GIVEN INSTRUCTION -
Under this task are some entries; return every one of them exactly.

EXTRACTED INFORMATION -
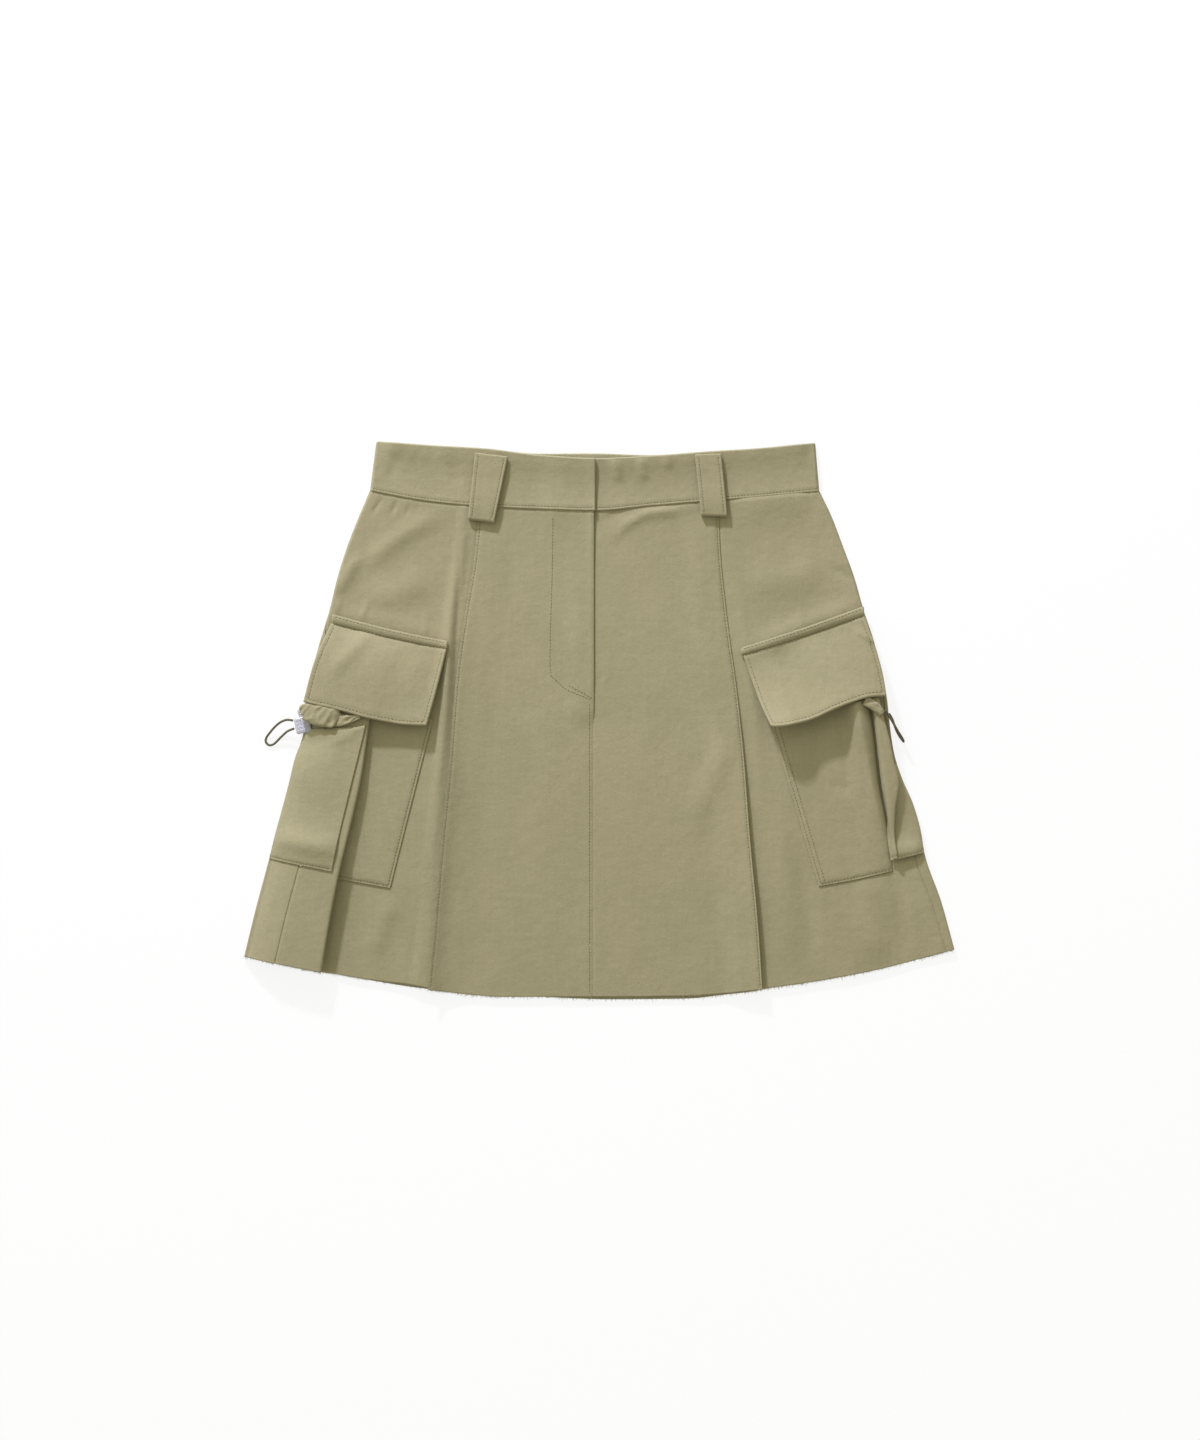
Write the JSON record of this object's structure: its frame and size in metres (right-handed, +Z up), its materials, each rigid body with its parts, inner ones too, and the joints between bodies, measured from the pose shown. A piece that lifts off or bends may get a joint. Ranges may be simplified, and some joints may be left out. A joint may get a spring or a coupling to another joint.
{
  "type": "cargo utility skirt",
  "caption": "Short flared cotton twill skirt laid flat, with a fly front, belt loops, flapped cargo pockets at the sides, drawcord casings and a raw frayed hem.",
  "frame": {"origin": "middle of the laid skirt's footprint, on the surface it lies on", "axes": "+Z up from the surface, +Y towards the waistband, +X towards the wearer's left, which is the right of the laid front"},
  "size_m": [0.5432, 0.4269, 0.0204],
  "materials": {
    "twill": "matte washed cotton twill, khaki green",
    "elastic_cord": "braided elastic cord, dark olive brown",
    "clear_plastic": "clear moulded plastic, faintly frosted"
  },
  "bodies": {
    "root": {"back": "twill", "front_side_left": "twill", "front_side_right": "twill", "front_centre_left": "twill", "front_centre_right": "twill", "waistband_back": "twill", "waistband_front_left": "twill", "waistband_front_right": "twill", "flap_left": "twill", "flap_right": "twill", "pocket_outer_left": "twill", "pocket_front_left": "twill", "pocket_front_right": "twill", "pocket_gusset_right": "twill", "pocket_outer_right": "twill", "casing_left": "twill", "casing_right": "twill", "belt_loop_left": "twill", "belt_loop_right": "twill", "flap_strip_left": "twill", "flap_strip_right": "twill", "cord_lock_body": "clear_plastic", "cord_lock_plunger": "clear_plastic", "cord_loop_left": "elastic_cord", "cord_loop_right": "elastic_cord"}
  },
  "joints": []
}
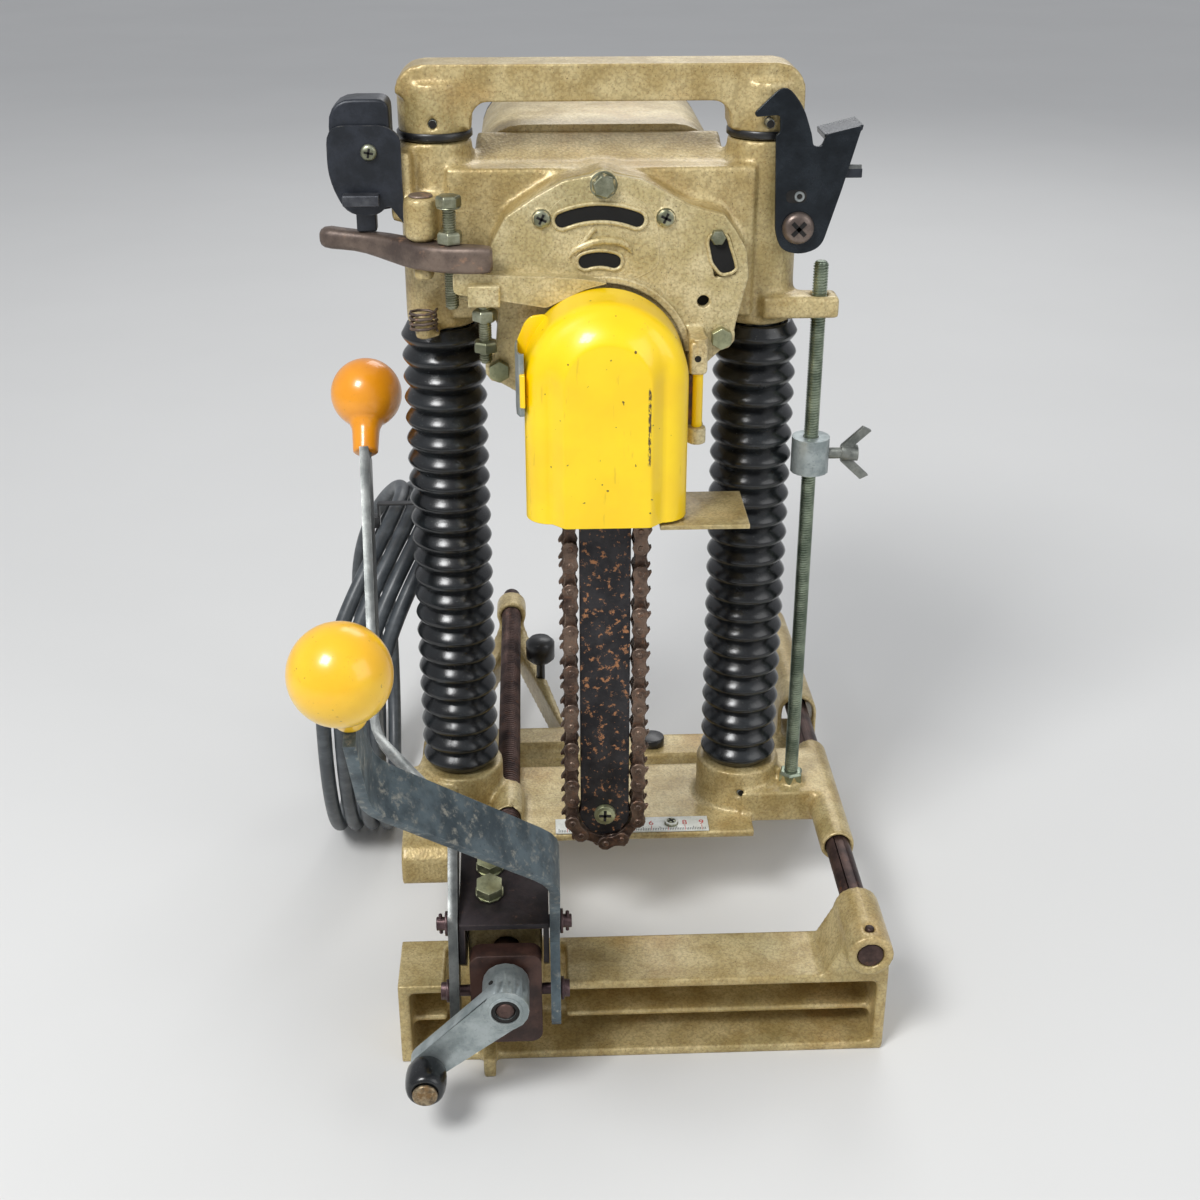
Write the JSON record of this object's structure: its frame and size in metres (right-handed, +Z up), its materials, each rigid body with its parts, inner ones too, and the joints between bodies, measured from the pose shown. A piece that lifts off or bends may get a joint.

ANSWER TO THIS PROBLEM -
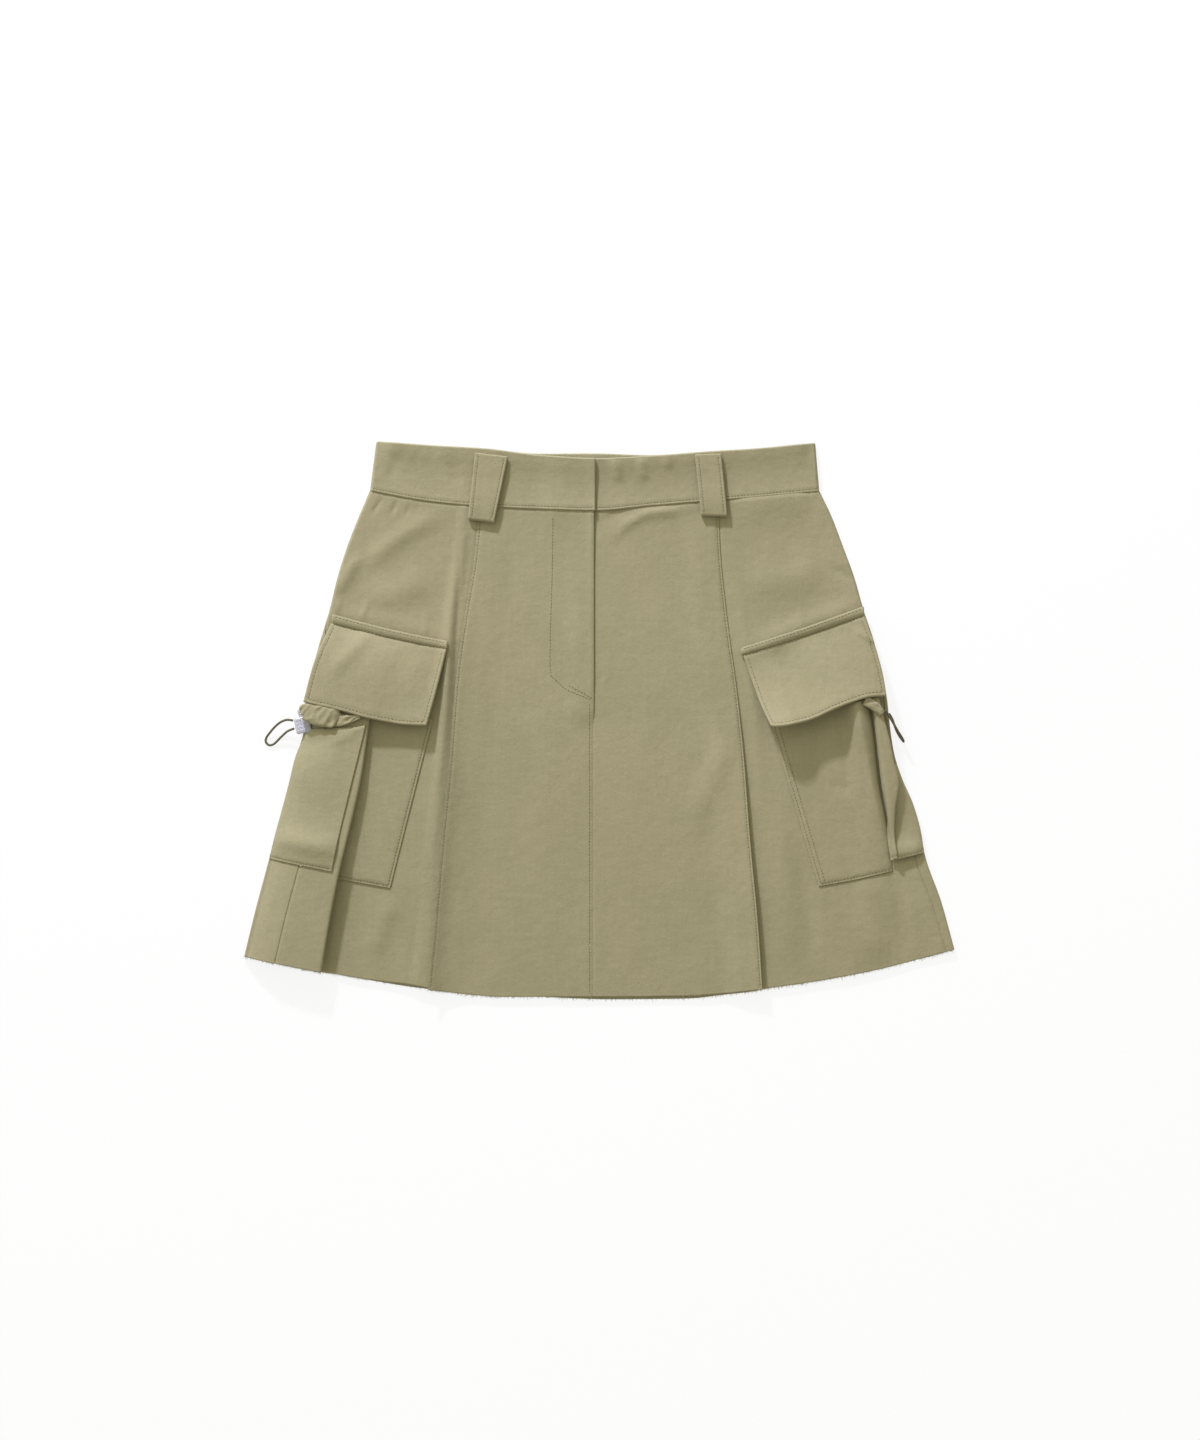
Write the JSON record of this object's structure: its frame and size in metres (right-handed, +Z up), its materials, each rigid body with its parts, inner ones too, and the joints between bodies, measured from the pose shown. A piece that lifts off or bends may get a joint. Ranges may be simplified, and some joints may be left out. A joint may get a spring or a coupling to another joint.
{
  "type": "cargo utility skirt",
  "caption": "Short flared cotton twill skirt laid flat, with a fly front, belt loops, flapped cargo pockets at the sides, drawcord casings and a raw frayed hem.",
  "frame": {"origin": "middle of the laid skirt's footprint, on the surface it lies on", "axes": "+Z up from the surface, +Y towards the waistband, +X towards the wearer's left, which is the right of the laid front"},
  "size_m": [0.5432, 0.4269, 0.0204],
  "materials": {
    "twill": "matte washed cotton twill, khaki green",
    "elastic_cord": "braided elastic cord, dark olive brown",
    "clear_plastic": "clear moulded plastic, faintly frosted"
  },
  "bodies": {
    "root": {"back": "twill", "front_side_left": "twill", "front_side_right": "twill", "front_centre_left": "twill", "front_centre_right": "twill", "waistband_back": "twill", "waistband_front_left": "twill", "waistband_front_right": "twill", "flap_left": "twill", "flap_right": "twill", "pocket_outer_left": "twill", "pocket_front_left": "twill", "pocket_front_right": "twill", "pocket_gusset_right": "twill", "pocket_outer_right": "twill", "casing_left": "twill", "casing_right": "twill", "belt_loop_left": "twill", "belt_loop_right": "twill", "flap_strip_left": "twill", "flap_strip_right": "twill", "cord_lock_body": "clear_plastic", "cord_lock_plunger": "clear_plastic", "cord_loop_left": "elastic_cord", "cord_loop_right": "elastic_cord"}
  },
  "joints": []
}
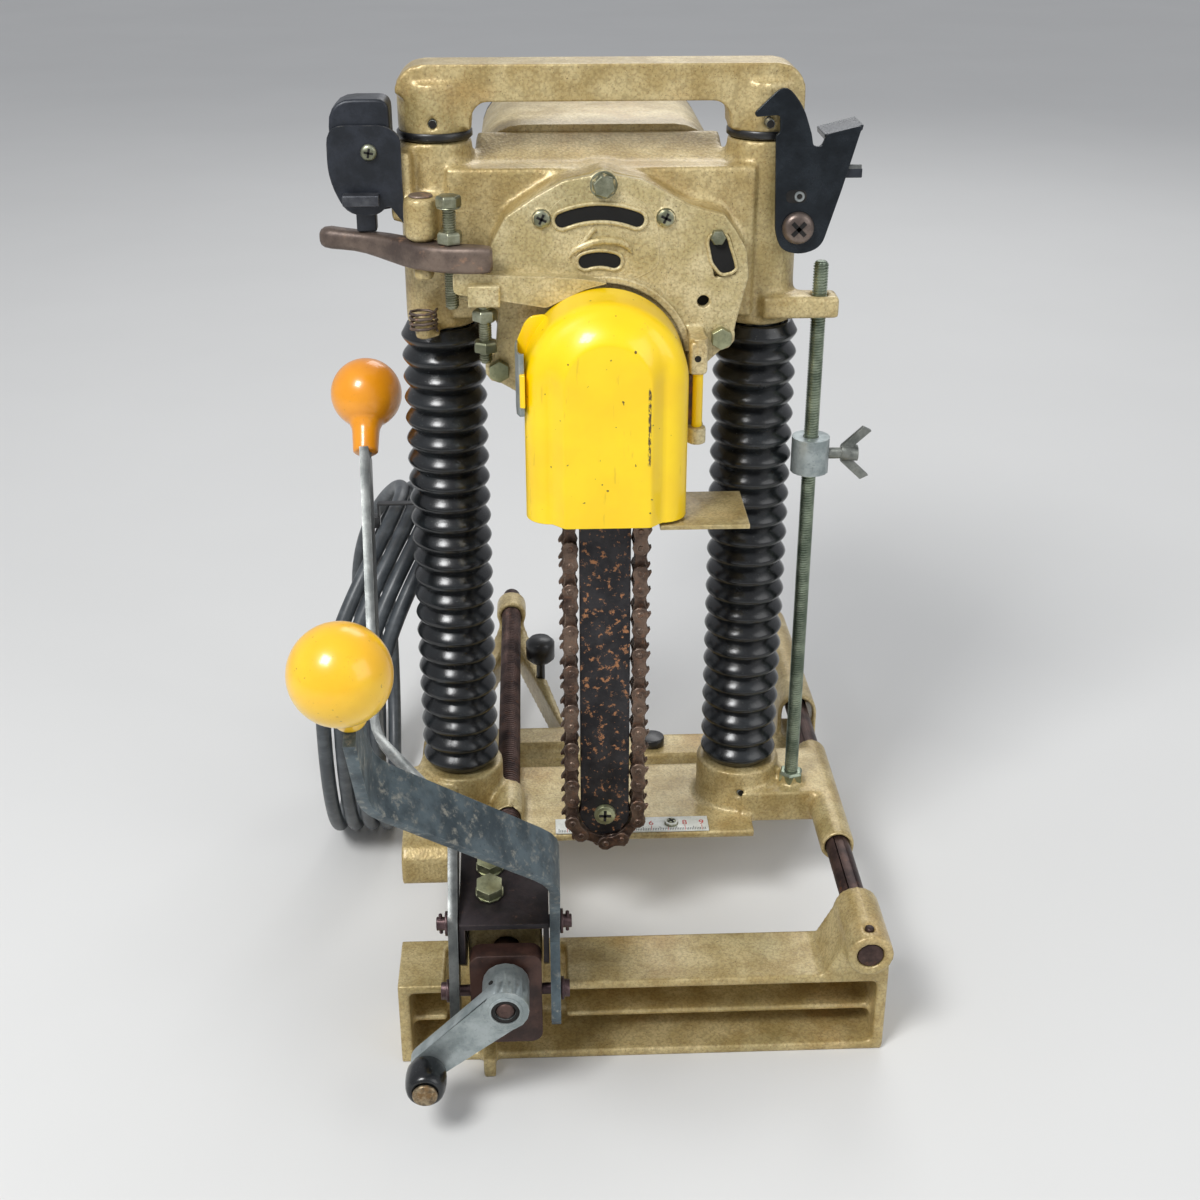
Write the JSON record of this object's structure: its frame and size in metres (right-handed, +Z up), its materials, each rigid body with its parts, inner ones too, and the joints between bodies, measured from the pose shown. A piece that lifts off or bends may get a joint.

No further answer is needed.